(Description of the task): Copy exactly the lines from the one containing "for name, piece" to the one containing "cad_parts[node].hide_render = cad_parts[node].hide_viewport", both lines included, and nothing else.

(Records provided):
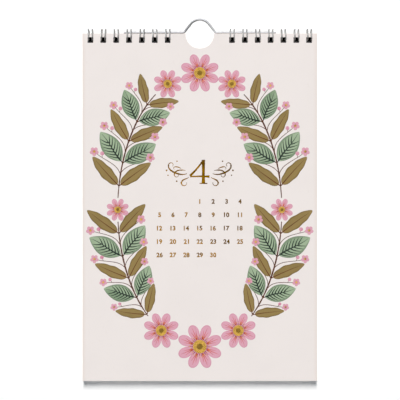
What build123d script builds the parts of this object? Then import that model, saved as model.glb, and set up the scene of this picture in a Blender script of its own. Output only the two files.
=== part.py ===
"""Wall calendar: twelve printed leaves on a backing board, twin-loop bound, hung from a wire hanger.

Millimetres, +Z up, the printed front faces -Y. The origin is where the nail bears, inside the top
of the hanger's hump. Each binding wire is modelled as the real one is made: a comb of hairpins bent
flat from one wire, then rolled round the axis of its rings.
"""

from build123d import *

import os
from math import atan2, cos, pi, radians, sin, sqrt, tan

# Leaves and backing board
page_w = 154.4
page_h = 228.6
leaf_count = 12
leaf_t = 0.17
board_t = 0.8
board_gap = 0.05

# Punching along the top edge, three positions to the inch, as many pairs as the width takes
punch_pitch = 25.4 / 3
punch_count = 2 * int(page_w / 2 / punch_pitch)
hump_positions = 4
hole_w = 3.7
hole_drop = 2.45
thumb_r = 9.25
thumb_drop = 0.55

# Binding wire
wire_d = 0.85
ring_od = 9.2
hairpin_w = 2.5
base_angle = 35
tip_angle = 380
base_corner_r = 0.8
ring_steps = 12
tip_steps = 4
corner_steps = 2
wire_sides = 6

# How the rings sit in the stack
ring_drop = 1.35
board_setback = 0.9

# Hanger
hanger_d = 1.5
hanger_len = 100.5
hump_rise = 8.6
hump_crown_r = 7.5
hump_foot_r = 2.0
hump_flank_angle = 52
hanger_gap = 0.05
hanger_setback = 1.2

# Printed wreath
ink_t = 0.05
wreath_drop = 116
wreath_w = 108
wreath_h = 180
sprig_count = 11
sprig_spread_angle = 50
sprig_lean_angle = 48
leaf_gap = 0.9
leaf_length_share = 2.1
sage_width_share = 0.61
leaf_stalk = 1.6
sage_edge_shares = ((0.22, 0.38), (0.5, 0.5), (0.78, 0.32))
olive_edge_shares = ((0.3, 0.5), (0.7, 0.4))
stem_w = 1.0
stem_steps = 6
petal_count = 8
petal_edge_shares = ((0, 0.5), (0.25, 0.9), (0.5, 1), (0.75, 0.9))
disc_share = 0.3
disc_sides = 8
bottom_blossom_r = 15
bottom_side_blossom_r = 12
top_blossom_r = 13
top_side_blossom_r = 9.5
mid_blossom_r = 7.6
bottom_side_angle = -62
top_side_angle = 67
stem_start_angle = -51
stem_end_angle = 57.5
mid_blossom_angle = 5

# Places that follow from the sizes
hanger_z = hanger_d / 2 - hump_rise
page_top = hanger_z - hanger_d / 2 - hanger_gap
ring_y = -hanger_setback
ring_z = page_top - ring_drop
ring_r = (ring_od - wire_d) / 2
board_front = ring_y + board_setback
page_back = board_front - board_gap
page_t = leaf_count * leaf_t
page_front = page_back - page_t
hole_z = page_top - hole_drop - hole_w / 2
first_loop = (hump_positions + 1) / 2
last_loop = (punch_count - 1) / 2
loop_xs = [(first_loop + i) * punch_pitch for i in range(int(last_loop - first_loop) + 1)]
wreath_z = page_top - wreath_drop
sprig_step = radians(2 * sprig_spread_angle / (sprig_count - 1)) * wreath_h / 2
leaf_pitch = sprig_step * sin(radians(sprig_lean_angle))
leaf_len = leaf_length_share * leaf_pitch
sage_leaf_w = 2 * (leaf_pitch - leaf_gap) * sage_width_share
olive_leaf_w = 2 * (leaf_pitch - leaf_gap) * (1 - sage_width_share)


def punched_sheet():
    """Outline of a leaf or the board, less the wire holes and the thumb cut."""
    with Locations((0, page_top)):
        Rectangle(page_w, page_h, align=(Align.CENTER, Align.MAX))
    with Locations([(side * x, hole_z) for x in loop_xs for side in (-1, 1)]):
        Rectangle(hole_w, hole_w, mode=Mode.SUBTRACT)
    with Locations((0, page_top - thumb_drop)):
        Circle(thumb_r, mode=Mode.SUBTRACT)


def rolled(x, run):
    """A point of the flat comb, run mm up from its base, rolled round the axis of the rings."""
    angle = radians(base_angle) + run / ring_r
    return Vector(x, ring_y + ring_r * sin(angle), ring_z - ring_r * cos(angle))


def hairpin(x):
    """Flat points (x, run) of one hairpin: base corner, strand, round tip, strand, base corner."""
    half = hairpin_w / 2
    strand = radians(tip_angle - base_angle) * ring_r - half
    corner = [radians(90) * i / corner_steps for i in range(corner_steps)]
    rise = [(base_corner_r * (1 - sin(a)), base_corner_r * (1 - cos(a))) for a in corner]
    ups = [base_corner_r + (strand - base_corner_r) * i / ring_steps for i in range(ring_steps + 1)]
    left = [(-half - dx, run) for dx, run in rise] + [(-half, run) for run in ups]
    tips = [pi * i / tip_steps for i in range(1, tip_steps)]
    tip = [(-half * cos(a), strand + half * sin(a)) for a in tips]
    right = [(-dx, run) for dx, run in reversed(left)]
    return [(x + dx, run) for dx, run in left + tip + right]


def binding_wire(xs):
    """Sweep one binding wire whose rings stand at the places xs, as short straight chords."""
    with BuildLine() as comb:
        Polyline([rolled(x, run) for centre in xs for x, run in hairpin(centre)])
    path = comb.wires()[0]
    outward = rolled(0, 0) - rolled(0, pi * ring_r)
    with BuildSketch(Plane(path @ 0, x_dir=outward, z_dir=path % 0)) as section:
        RegularPolygon(wire_d / 2, wire_sides)
    sweep(section.sketch, path=path, transition=Transition.RIGHT)


def wreath_place(angle):
    """Place on the wreath's ellipse, the direction of its upward run, and its stretch there."""
    a = radians(angle)
    run = (-wreath_w / 2 * sin(a), wreath_h / 2 * cos(a))
    stretch = sqrt(run[0] ** 2 + run[1] ** 2) / (wreath_h / 2)
    return wreath_w / 2 * cos(a), wreath_z + wreath_h / 2 * sin(a), atan2(run[1], run[0]), stretch


def leaf_pair(angle, width, edge):
    """Two leaves, one each side of the stem, as (x, z) outlines. edge lists, for one side of the
    leaf, how far along its length and how far across its width each point lies."""
    x, z, heading, stretch = wreath_place(angle)
    shape = ((0, 0),) + edge + ((1, 0),) + tuple((u, -v) for u, v in reversed(edge))
    outlines = []
    for side in (-1, 1):
        lean = heading + side * radians(sprig_lean_angle)
        outline = []
        for u, v in shape:
            along = leaf_stalk + u * leaf_len * stretch
            across = v * width * stretch
            outline.append((x + along * cos(lean) - across * sin(lean),
                            z + along * sin(lean) + across * cos(lean)))
        outlines.append(outline)
    return outlines


def stem(start, end):
    """Narrow band along the wreath's ellipse between two angles, as one (x, z) outline."""
    edges = ([], [])
    for i in range(stem_steps + 1):
        x, z, heading, stretch = wreath_place(start + (end - start) * i / stem_steps)
        for edge, side in zip(edges, (-1, 1)):
            edge.append((x - side * stem_w / 2 * sin(heading), z + side * stem_w / 2 * cos(heading)))
    return edges[0] + edges[1][::-1]


def mirrored(outlines):
    """The outlines and their mirror images across the page's middle."""
    return outlines + [[(-x, z) for x, z in outline] for outline in outlines]


def blossom_outline(centre, radius):
    """Round blossom of pointed petals. petal_edge_shares gives, from one waist between petals to the
    next, how far round each point of the edge lies and its share of the radius."""
    step = 2 * pi / petal_count
    return [(centre[0] + radius * share * sin((petal + turn) * step),
             centre[1] + radius * share * cos((petal + turn) * step))
            for petal in range(petal_count) for turn, share in petal_edge_shares]


def printed(outlines, height):
    """Lay closed outlines as a skin of ink, height mm off the front leaf."""
    with BuildSketch(Plane.XZ.offset(height - page_front)) as ink:
        for outline in outlines:
            Polygon(*outline, align=None)
    extrude(ink.sketch, amount=ink_t)


# Leaves, all twelve as one block
with BuildPart() as page_block:
    with BuildSketch(Plane.XZ.offset(-page_back)):
        punched_sheet()
    extrude(amount=page_t)

# Backing board, cut and punched with the leaves
with BuildPart() as backing_board:
    with BuildSketch(Plane.XZ.offset(-board_front)):
        punched_sheet()
    extrude(amount=-board_t)

# Binding wires, one each side of the hump
with BuildPart() as right_binding_wire:
    binding_wire(loop_xs)
with BuildPart() as left_binding_wire:
    binding_wire([-x for x in reversed(loop_xs)])

# Hanger, one wire bent to two legs and a hump
hump_peak = hump_rise + hump_crown_r * (1 / cos(radians(hump_flank_angle)) - 1)
hump_foot = hump_peak / tan(radians(hump_flank_angle))
with BuildPart() as hanger:
    with BuildLine(Plane.XZ) as bend:
        FilletPolyline(
            (-hanger_len / 2, hanger_z),
            (-hump_foot, hanger_z),
            (0, hanger_z + hump_peak),
            (hump_foot, hanger_z),
            (hanger_len / 2, hanger_z),
            radius=[hump_foot_r, hump_crown_r, hump_foot_r],
        )
    with BuildSketch(Plane.YZ.offset(-hanger_len / 2)):
        with Locations((0, hanger_z)):
            Circle(hanger_d / 2)
    sweep(path=bend.wires()[0])

# Printed wreath, one skin for each colour of ink
sprig_angles = [sprig_spread_angle * (2 * i / (sprig_count - 1) - 1) for i in range(sprig_count)]
middle = sprig_count // 2
lower_sprigs = sprig_angles[:middle]
upper_sprigs = sprig_angles[middle + 1:]
olive_angles = lower_sprigs[0::2] + upper_sprigs[0::2]
sage_angles = lower_sprigs[1::2] + upper_sprigs[1::2]

with BuildPart() as print_sage_leaves:
    pairs = [leaf_pair(angle, sage_leaf_w, sage_edge_shares) for angle in sage_angles]
    printed(mirrored(sum(pairs, [])), 0)

with BuildPart() as print_olive_leaves:
    pairs = [leaf_pair(angle, olive_leaf_w, olive_edge_shares) for angle in olive_angles]
    printed(mirrored(sum(pairs, [])), 0)

with BuildPart() as print_brown_stems:
    lower_stem = stem(stem_start_angle, -mid_blossom_angle)
    upper_stem = stem(mid_blossom_angle, stem_end_angle)
    printed(mirrored([lower_stem, upper_stem]), 0)

blossoms = [(wreath_place(-90)[:2], bottom_blossom_r), (wreath_place(90)[:2], top_blossom_r)]
side_blossoms = (
    (bottom_side_angle, bottom_side_blossom_r),
    (top_side_angle, top_side_blossom_r),
    (0, mid_blossom_r),
)
for angle, radius in side_blossoms:
    x, z = wreath_place(angle)[:2]
    blossoms += [((x, z), radius), ((-x, z), radius)]

with BuildPart() as print_pink_blossoms:
    printed([blossom_outline(centre, radius) for centre, radius in blossoms], 0)

with BuildPart() as print_gold_discs:
    with BuildSketch(Plane.XZ.offset(ink_t - page_front)):
        for centre, radius in blossoms:
            with Locations(centre):
                RegularPolygon(radius * disc_share, disc_sides)
    extrude(amount=ink_t)

pieces = {
    "hanger": hanger,
    "left_binding_wire": left_binding_wire,
    "right_binding_wire": right_binding_wire,
    "backing_board": backing_board,
    "page_block": page_block,
    "print_sage_leaves": print_sage_leaves,
    "print_olive_leaves": print_olive_leaves,
    "print_brown_stems": print_brown_stems,
    "print_pink_blossoms": print_pink_blossoms,
    "print_gold_discs": print_gold_discs,
}
os.makedirs("parts", exist_ok=True)
for name, piece in pieces.items():
    piece.part.label = name
    export_step(piece.part, f"parts/{name}.step")
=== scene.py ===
"""Wall calendar: its looks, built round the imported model.

Twelve punched leaves on a backing board, bound along the top with two twin-loop wires and hung from
a wire hanger. The front leaf carries a printed wreath, a month number with flourishes and the days.
"""

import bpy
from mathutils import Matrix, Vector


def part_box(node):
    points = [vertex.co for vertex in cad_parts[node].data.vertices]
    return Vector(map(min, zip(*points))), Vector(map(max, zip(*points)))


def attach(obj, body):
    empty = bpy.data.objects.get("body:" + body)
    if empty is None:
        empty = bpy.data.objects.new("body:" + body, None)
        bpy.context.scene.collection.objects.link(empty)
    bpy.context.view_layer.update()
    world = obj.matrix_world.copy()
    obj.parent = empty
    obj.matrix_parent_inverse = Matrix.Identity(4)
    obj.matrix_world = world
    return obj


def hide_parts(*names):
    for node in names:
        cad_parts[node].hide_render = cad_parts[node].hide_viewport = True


bl_info = {
    "name": "Wall Calendar",
    "version": (1, 0, 0),
    "blender": (4, 5, 0),
    "location": "View3D > Sidebar > Calendar",
    "description": "Twin-loop bound wall calendar with a printed wreath and the days of a month",
    "category": "Add Mesh",
}

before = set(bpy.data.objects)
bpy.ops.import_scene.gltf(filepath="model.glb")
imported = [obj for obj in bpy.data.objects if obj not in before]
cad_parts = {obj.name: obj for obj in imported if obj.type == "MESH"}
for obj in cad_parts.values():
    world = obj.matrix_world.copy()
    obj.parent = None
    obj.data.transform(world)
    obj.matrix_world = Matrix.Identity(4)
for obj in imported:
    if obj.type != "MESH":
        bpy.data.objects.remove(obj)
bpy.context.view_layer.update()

from math import cos, pi, radians, sin

import bmesh
import bpy
import numpy as np

MM = 0.001
PAGE_LOW, PAGE_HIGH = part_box("page_block")
BOARD_LOW, BOARD_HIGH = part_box("backing_board")
WIRE_LOW, WIRE_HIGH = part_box("right_binding_wire")
HANGER_LOW, HANGER_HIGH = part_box("hanger")
PAGE_TOP = PAGE_HIGH.z
PAGE_FRONT = PAGE_LOW.y
PAGE_HALF_W = (PAGE_HIGH.x - PAGE_LOW.x) / 2
WIRE_SIDES = 14  # points round a wire
PETAL_POINTS = 20  # points along the edge of a petal
SENSOR_W = 36  # millimetres
LAMP_AWAY = 12  # metres
GOLDEN_SHARE = 0.618
GOLDEN_ANGLE = 2.39996
FIGURE_HEIGHT = 0.72  # of the font's size


# Sizes and colours that a user may change

def size(name, text, default):
    """A length property in metres."""
    return bpy.props.FloatProperty(
        name=name, description=text, default=default, unit="LENGTH", precision=5)


def turn(name, text, degrees):
    """An angle property, given in degrees."""
    return bpy.props.FloatProperty(
        name=name, description=text, default=radians(degrees), unit="ROTATION")


def number(name, text, default):
    """A plain number property."""
    return bpy.props.FloatProperty(name=name, description=text, default=default)


def count(name, text, default, least, most=100):
    """A whole number property."""
    return bpy.props.IntProperty(name=name, description=text, default=default, min=least, max=most)


def several(name, text, default, unit):
    """A property of several lengths or angles."""
    return bpy.props.FloatVectorProperty(
        name=name, description=text, default=default, size=len(default), unit=unit, precision=5)


def paint(name, text, red, green, blue):
    """A colour property, given as a screen colour from 0 to 255 and kept as linear light."""
    screen = np.array((red, green, blue)) / 255
    linear = np.where(screen <= 0.04045, screen / 12.92, ((screen + 0.055) / 1.055) ** 2.4)
    return bpy.props.FloatVectorProperty(
        name=name, description=text, default=linear.tolist(), subtype="COLOR", size=3, min=0, max=1)


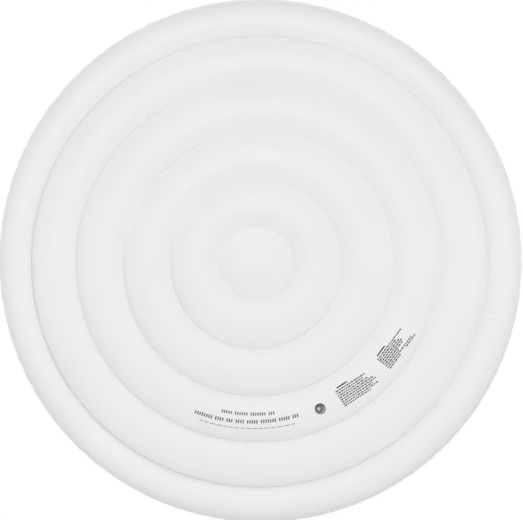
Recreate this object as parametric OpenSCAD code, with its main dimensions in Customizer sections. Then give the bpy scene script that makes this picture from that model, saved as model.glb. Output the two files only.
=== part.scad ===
// Inflatable bladder of a round spa cover, blown up and lying flat.
// Two PVC sheets are welded together round the rim and to five baffle rings inside, which hold
// them at one height. A stem valve in the chamber between rings 3 and 4 is pushed down into its well.
// Millimetres, +Z up, origin on the floor under the middle.

/* [Bladder] */
// Diameter of the outer tube, which sets the overall thickness
tube_d = 104; // [96:0.5:116]
// Width of the weld round the rim
rim_w = 6; // [3:1:12]
// Diameter of the centre dome, inside the weld of ring 1
dome_d = 192; // [160:1:230]
// Width of ring chamber 1, between the welds of rings 1 and 2
chamber_1_w = 124; // [100:1:150]
// Width of ring chamber 2
chamber_2_w = 127; // [100:1:150]
// Width of ring chamber 3, which holds the valve
chamber_3_w = 121; // [100:1:150]
// Width of ring chamber 4, next to the outer tube
chamber_4_w = 117; // [100:1:150]
// How much lower than the outer tube the ring chambers stand
chamber_drop = 1; // [0.5:0.5:6]
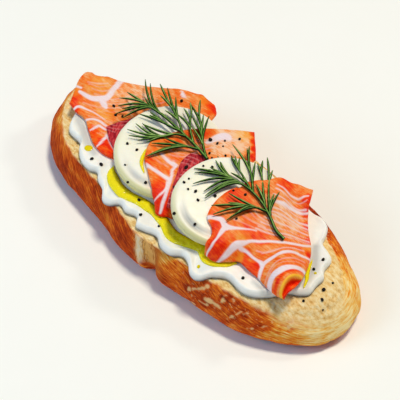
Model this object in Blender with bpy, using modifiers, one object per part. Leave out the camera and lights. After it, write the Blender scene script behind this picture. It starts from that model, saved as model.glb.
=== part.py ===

(Solution):
for name, piece in pieces.items():
    piece.part.label = name
    export_step(piece.part, f"parts/{name}.step")
=== scene.py ===
"""Wall calendar: its looks, built round the imported model.

Twelve punched leaves on a backing board, bound along the top with two twin-loop wires and hung from
a wire hanger. The front leaf carries a printed wreath, a month number with flourishes and the days.
"""

import bpy
from mathutils import Matrix, Vector


def part_box(node):
    points = [vertex.co for vertex in cad_parts[node].data.vertices]
    return Vector(map(min, zip(*points))), Vector(map(max, zip(*points)))


def attach(obj, body):
    empty = bpy.data.objects.get("body:" + body)
    if empty is None:
        empty = bpy.data.objects.new("body:" + body, None)
        bpy.context.scene.collection.objects.link(empty)
    bpy.context.view_layer.update()
    world = obj.matrix_world.copy()
    obj.parent = empty
    obj.matrix_parent_inverse = Matrix.Identity(4)
    obj.matrix_world = world
    return obj


def hide_parts(*names):
    for node in names:
        cad_parts[node].hide_render = cad_parts[node].hide_viewport = True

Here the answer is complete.